It was widely assumed that, were SCOTUS to rightfully strike down Trump’s IEEPA tariffs (including those from his “Liberation Day”) as illegal executive overreach, the President would respond by reconstituting much of his protectionist tariff regime using other statutory authority.
Trump is trying to do just that following the SCOTUS ruling in Learning Resources, Inc. v. Trump by announcing a new 10% 15% global tariff.
This doesn’t invalidate the importance of the Supreme Court’s ruling, not just because it’s a powerful affirmation of major questions doctrine (used previously to strike Biden’s student loan forgiveness) and its role in hopefully forcing Congress to take seriously its Constitutional obligations once again, but also on the narrower policy questions of what tariffs will apply and at what rates.
While there are other statutory bases for imposing tariffs, like Section 301 of the 1974 Trade Act and Section 232 of the 1962 Trade Expansion Act, they are more procedurally burdensome, hence why the administration avoided using them in the first place.
But Trump isn’t relying on those authorities for his latest across the board tariffs.
Instead, the administration is citing Section 122 of the Trade Act, which provides for temporary tariffs (up to 150 days without Congressional action) in the case of “large and serious United States balance-of-payments deficits.”

The relevant legal question, and thus likely the contention of the next round of lawsuits, is what that language means and whether, as the administration now claims, it includes trade deficits.
By nearly all accounts, it does not. From NTU’s Bryan Riley:
Section 122 does not define the phrase “fundamental international payments problems.” However, its meaning is clear from historical context. The provision was designed to address international payments crises that may arise under systems of fixed or managed exchange rates.

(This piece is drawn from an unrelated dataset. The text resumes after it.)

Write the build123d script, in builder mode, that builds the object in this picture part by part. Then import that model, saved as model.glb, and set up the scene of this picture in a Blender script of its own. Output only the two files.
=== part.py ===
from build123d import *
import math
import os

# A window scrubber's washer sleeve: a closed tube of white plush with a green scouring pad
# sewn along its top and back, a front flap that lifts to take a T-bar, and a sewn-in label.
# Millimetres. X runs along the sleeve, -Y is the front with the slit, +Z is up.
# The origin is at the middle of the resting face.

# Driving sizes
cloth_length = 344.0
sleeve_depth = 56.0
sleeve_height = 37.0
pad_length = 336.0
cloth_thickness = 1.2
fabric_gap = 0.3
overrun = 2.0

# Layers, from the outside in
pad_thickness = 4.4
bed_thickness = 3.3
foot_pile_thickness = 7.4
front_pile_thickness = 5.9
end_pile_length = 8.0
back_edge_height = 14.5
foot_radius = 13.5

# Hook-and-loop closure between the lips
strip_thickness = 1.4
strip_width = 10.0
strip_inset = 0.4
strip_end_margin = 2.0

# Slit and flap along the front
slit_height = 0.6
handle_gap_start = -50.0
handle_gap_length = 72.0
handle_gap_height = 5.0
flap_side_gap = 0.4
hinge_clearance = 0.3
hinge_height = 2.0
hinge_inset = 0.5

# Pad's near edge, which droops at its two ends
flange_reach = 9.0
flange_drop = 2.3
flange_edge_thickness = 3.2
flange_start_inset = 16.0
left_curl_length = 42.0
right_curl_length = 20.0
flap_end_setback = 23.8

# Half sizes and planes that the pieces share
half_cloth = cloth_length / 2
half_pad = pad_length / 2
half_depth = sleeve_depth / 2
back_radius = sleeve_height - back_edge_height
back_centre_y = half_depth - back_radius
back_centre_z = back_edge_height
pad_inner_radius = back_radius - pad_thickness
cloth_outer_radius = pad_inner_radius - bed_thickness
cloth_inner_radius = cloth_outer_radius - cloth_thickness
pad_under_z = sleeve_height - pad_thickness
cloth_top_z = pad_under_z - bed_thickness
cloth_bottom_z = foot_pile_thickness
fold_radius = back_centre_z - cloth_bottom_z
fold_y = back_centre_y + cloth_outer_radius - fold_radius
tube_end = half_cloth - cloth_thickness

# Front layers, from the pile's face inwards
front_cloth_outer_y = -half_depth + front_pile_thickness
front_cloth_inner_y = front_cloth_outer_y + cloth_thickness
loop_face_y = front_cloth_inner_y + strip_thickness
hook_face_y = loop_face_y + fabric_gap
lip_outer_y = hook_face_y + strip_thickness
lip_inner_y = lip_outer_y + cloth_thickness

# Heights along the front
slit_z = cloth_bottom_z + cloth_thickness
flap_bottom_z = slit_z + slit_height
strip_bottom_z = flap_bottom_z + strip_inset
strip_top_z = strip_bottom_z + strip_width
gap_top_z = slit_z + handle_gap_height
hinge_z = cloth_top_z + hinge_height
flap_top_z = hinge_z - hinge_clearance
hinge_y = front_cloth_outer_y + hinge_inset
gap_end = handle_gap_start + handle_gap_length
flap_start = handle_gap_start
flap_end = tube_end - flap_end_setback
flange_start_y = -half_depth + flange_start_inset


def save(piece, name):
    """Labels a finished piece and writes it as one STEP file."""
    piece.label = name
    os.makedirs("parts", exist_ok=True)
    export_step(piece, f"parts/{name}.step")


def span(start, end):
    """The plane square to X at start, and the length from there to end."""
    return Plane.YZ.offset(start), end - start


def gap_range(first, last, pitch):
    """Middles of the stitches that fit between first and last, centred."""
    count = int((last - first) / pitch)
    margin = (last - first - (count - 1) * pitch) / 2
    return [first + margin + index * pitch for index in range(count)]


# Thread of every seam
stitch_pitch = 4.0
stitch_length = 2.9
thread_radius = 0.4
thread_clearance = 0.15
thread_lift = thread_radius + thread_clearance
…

…Section 122 only makes sense under a fixed exchange rate regime, under which the United States could experience a shortage of reserves needed to cover its international obligations.
…In March 1973, the United States adopted a system of floating exchange rates, which allows currency values to adjust according to market forces. This eliminated the need for the government to maintain reserves to defend a fixed dollar value. As economist Milton Friedman explained, “a system of floating exchange rates completely eliminates the balance-of-payments problem. The [currency] price may fluctuate but there cannot be a deficit or a surplus threatening an exchange crisis.”

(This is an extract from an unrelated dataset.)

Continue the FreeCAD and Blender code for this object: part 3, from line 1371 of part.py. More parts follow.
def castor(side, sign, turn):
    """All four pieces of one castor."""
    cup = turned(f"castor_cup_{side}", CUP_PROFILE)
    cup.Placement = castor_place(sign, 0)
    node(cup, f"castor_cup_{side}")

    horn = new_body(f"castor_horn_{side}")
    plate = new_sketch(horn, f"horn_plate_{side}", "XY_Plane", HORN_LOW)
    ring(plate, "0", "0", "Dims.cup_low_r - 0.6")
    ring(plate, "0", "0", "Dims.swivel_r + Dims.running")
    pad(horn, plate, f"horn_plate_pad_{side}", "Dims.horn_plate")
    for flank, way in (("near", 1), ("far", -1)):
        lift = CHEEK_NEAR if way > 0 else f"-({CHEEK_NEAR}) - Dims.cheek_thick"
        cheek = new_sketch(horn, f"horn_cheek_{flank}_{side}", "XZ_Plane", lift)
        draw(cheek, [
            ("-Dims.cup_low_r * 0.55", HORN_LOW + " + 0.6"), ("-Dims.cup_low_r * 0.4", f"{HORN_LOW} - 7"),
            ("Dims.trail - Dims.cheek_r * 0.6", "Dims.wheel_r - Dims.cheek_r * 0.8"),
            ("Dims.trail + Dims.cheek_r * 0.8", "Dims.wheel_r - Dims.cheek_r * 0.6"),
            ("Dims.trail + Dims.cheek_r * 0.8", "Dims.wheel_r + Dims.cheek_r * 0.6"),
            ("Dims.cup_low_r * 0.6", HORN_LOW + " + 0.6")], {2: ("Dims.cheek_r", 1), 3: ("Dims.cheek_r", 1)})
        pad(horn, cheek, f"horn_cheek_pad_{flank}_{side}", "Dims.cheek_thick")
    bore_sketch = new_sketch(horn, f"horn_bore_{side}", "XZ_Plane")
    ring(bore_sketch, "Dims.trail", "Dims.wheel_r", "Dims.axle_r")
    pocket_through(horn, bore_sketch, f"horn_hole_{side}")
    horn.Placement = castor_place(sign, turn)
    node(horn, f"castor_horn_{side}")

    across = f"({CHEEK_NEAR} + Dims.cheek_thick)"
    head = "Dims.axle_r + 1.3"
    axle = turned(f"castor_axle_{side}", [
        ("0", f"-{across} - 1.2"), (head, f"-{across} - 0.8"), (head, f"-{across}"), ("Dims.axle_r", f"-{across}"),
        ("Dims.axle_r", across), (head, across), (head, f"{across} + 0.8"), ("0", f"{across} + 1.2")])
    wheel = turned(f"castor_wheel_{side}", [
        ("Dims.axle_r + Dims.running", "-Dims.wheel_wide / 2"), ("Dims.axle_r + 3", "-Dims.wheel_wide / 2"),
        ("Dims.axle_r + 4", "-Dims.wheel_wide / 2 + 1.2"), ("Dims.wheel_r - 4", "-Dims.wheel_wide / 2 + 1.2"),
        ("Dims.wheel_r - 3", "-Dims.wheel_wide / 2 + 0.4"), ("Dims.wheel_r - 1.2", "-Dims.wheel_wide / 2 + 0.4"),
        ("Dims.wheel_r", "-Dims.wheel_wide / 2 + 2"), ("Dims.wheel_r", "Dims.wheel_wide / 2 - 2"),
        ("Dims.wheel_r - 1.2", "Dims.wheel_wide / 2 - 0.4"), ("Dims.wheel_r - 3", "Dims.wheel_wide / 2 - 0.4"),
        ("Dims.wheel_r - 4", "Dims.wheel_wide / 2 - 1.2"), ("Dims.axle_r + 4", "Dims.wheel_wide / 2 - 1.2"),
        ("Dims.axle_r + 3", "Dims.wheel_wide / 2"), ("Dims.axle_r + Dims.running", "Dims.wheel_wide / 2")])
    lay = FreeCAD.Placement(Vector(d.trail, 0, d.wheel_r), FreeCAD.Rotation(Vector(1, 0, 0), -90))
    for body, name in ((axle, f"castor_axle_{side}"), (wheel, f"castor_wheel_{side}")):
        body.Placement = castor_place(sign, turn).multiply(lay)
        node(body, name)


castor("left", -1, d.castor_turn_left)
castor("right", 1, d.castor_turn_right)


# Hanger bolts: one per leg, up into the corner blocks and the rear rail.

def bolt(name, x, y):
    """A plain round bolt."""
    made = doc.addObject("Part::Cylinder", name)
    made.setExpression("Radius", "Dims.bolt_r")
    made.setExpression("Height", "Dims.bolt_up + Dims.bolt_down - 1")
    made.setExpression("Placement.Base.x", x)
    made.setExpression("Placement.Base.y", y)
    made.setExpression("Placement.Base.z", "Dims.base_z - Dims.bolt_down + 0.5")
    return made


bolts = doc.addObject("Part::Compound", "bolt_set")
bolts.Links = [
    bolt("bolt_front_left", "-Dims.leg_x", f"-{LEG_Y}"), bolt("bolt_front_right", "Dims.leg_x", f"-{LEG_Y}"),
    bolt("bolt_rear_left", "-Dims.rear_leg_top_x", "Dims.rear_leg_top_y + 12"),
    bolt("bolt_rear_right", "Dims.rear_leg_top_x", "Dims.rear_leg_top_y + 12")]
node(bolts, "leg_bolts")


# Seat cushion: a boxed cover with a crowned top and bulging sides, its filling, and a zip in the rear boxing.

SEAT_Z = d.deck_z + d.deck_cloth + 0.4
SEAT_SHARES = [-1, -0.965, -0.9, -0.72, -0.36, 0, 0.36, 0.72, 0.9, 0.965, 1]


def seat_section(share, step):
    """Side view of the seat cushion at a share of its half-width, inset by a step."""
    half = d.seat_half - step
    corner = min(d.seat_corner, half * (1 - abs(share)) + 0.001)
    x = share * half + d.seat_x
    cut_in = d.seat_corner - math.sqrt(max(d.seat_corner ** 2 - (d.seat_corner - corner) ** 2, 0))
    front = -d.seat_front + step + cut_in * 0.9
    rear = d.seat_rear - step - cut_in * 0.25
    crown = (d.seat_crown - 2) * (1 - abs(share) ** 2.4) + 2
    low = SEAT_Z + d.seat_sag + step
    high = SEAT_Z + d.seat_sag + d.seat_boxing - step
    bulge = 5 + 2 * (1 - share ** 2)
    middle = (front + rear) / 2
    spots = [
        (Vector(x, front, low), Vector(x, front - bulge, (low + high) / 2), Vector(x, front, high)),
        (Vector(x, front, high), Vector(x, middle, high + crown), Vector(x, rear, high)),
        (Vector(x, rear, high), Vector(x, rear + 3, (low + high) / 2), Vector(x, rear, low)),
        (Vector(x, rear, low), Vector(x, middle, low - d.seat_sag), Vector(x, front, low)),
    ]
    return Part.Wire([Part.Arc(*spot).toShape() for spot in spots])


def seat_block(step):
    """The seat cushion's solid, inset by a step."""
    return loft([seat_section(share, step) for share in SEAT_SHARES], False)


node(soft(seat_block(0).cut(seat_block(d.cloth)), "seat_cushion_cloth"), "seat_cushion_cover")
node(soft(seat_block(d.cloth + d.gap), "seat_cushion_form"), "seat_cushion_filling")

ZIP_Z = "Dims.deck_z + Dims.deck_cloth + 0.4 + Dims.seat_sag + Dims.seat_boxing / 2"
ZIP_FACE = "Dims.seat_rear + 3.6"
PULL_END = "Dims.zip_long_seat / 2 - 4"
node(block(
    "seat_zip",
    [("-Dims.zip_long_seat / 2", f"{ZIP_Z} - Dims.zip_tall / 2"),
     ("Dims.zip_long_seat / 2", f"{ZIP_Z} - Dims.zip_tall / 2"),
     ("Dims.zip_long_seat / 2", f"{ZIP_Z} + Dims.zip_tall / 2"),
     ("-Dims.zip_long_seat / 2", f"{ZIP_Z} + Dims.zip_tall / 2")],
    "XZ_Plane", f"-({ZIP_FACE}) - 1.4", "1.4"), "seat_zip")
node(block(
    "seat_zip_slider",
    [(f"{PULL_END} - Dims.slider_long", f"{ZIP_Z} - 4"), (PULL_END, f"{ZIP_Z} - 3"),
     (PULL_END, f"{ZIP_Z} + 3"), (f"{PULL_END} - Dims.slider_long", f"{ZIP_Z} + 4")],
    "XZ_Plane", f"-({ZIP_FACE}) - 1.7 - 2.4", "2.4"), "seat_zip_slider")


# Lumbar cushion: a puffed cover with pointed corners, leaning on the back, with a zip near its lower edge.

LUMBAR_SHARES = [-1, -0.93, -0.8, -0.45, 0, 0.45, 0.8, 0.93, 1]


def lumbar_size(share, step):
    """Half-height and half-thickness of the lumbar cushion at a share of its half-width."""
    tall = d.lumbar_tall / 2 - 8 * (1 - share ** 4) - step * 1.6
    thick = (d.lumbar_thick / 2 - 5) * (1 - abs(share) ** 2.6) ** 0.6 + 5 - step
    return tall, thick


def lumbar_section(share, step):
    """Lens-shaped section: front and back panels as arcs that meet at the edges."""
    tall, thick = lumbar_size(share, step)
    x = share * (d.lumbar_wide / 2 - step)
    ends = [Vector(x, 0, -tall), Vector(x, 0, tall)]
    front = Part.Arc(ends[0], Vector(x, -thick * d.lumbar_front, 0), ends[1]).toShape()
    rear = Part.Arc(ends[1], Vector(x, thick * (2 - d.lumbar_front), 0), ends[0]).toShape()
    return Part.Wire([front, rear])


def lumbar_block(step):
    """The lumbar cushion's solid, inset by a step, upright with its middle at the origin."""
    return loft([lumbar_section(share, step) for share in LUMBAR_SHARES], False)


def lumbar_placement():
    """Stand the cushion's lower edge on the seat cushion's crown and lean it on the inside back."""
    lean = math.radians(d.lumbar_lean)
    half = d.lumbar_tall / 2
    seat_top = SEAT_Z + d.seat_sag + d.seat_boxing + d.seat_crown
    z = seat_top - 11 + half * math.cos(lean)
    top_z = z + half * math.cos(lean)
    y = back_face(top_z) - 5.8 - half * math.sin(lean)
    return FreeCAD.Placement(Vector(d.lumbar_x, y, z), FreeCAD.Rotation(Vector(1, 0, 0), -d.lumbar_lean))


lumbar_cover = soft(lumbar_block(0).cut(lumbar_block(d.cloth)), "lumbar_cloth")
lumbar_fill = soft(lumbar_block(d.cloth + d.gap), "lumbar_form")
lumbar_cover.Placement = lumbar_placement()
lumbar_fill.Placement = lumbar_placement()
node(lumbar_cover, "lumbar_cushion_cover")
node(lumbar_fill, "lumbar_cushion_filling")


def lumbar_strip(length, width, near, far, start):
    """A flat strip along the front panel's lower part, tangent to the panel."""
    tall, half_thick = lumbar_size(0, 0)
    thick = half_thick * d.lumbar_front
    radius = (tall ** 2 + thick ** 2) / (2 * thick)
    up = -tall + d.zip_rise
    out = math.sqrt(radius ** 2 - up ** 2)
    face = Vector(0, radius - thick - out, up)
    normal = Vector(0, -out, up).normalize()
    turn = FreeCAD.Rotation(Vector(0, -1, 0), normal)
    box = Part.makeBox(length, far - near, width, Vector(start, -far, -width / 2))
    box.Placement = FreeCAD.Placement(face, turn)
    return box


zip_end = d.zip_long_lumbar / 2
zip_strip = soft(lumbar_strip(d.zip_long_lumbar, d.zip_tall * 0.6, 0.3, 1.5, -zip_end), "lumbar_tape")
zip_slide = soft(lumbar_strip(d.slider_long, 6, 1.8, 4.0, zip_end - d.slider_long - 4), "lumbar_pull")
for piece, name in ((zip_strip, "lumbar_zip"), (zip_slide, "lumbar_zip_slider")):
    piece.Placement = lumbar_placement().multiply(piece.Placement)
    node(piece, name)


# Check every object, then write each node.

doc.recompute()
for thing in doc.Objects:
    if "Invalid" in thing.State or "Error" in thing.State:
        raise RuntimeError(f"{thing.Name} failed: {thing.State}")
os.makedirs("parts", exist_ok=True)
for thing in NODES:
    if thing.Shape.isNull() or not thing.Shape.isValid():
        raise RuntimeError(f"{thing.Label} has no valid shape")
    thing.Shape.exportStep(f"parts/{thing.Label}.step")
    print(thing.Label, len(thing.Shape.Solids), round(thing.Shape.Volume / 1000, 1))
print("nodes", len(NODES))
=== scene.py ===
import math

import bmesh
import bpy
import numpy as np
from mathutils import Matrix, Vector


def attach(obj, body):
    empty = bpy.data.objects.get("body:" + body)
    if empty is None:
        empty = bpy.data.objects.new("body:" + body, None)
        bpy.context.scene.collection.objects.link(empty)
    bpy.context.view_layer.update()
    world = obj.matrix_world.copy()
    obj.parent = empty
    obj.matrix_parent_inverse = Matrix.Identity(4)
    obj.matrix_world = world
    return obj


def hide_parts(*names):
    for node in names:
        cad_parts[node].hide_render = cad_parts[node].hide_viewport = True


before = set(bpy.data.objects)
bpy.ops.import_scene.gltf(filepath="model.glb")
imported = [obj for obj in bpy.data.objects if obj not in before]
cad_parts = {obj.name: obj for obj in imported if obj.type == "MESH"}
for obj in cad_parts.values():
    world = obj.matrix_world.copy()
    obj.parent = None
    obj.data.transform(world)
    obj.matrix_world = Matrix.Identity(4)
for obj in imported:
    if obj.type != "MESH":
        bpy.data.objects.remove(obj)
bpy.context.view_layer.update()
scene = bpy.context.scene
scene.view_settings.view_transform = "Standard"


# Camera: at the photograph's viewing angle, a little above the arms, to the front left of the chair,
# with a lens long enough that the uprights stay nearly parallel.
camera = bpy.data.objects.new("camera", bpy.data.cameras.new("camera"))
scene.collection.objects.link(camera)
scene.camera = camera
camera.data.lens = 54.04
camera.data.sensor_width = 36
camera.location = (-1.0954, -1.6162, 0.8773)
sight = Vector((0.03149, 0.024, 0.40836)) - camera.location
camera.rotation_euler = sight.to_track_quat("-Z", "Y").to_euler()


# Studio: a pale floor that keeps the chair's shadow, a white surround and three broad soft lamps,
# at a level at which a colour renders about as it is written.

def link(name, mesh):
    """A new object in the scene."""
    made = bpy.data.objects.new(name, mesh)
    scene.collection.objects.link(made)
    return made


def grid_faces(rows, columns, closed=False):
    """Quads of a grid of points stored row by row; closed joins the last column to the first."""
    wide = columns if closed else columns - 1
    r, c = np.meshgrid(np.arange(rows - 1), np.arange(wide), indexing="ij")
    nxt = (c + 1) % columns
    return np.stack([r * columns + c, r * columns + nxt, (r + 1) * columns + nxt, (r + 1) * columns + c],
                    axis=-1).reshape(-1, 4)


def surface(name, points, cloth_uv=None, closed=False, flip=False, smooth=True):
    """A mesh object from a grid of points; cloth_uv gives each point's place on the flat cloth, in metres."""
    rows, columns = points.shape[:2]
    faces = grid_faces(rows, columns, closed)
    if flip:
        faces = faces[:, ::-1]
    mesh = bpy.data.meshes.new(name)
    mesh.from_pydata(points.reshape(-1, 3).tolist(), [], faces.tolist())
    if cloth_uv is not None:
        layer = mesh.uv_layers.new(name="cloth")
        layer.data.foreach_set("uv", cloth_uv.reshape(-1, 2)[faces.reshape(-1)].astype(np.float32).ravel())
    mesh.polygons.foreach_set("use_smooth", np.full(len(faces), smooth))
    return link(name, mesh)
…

As a result, Section 122 was effectively rendered obsolete and has never been invoked.
These new tariffs are even more clearly illegal than Trump’s IEEPA tariffs.
…In Section 122, Congress endowed the president with narrow, temporary authority to impose tariffs “to deal with large and serious United States balance-of-payments deficits” (emphasis added). What Trump is complaining about — something he insists is a crisis but is not — is the balance of trade, not of payments. The United States does not have an overall balance of payments deficit, much less a large and serious one.
A trade deficit between the U.S. and a foreign nation occurs, mainly in connection with goods (which is just one aspect of international commerce), when imports are greater than exports. This is not really a problem for a variety of reasons — e.g., a trade deficit results in an investment surplus, the U.S. is a major services economy and often runs exported services surpluses that mitigate the imports deficit in goods, etc.
The balance of payments is a broader concept than the balance of trade. It accounts for all the economic transactions that take place between the United States and the rest of the world. Even without getting into every kind of transaction that entails, suffice it to say that foreign investment in the United States, coupled with the advantages our nation accrues because the dollar is the world’s reserve currency, more than make up for the longstanding trade deficit in goods.
Our overall payments are in balance. There is no crisis.
But it’s not just economists pointing this out. The Trump DOJ’s own legal filings admitted as much:

Oops.
Legal debates aside, the question remains: what does the administration hope to achieve? Trump’s original tariffs, before they were rightfully invalidated, failed to accomplish any of the often conflicting goals cited by proponents. The “trade deficit” is unchanged. Manufacturing employment is down. And Americans are paying.
So why does Trump do this? Unfortunately, as Scott Lincicome explains, he just likes tariffs. He has a long-held understanding of global trade that is fundamentally flawed. He thinks trade is zero-sum and that if Americans buy more than the sell abroad, they are getting “ripped off.” But he is simply wrong about trade deficits.
He also just likes being able unilaterally create chaos that forces world leaders to give him attention, along with the power punish those who he finds insufficiently obsequious. That’s why he chooses the tariffs authority that seemingly affords him the most arbitrary power, rather than ones that he could actually legally defend.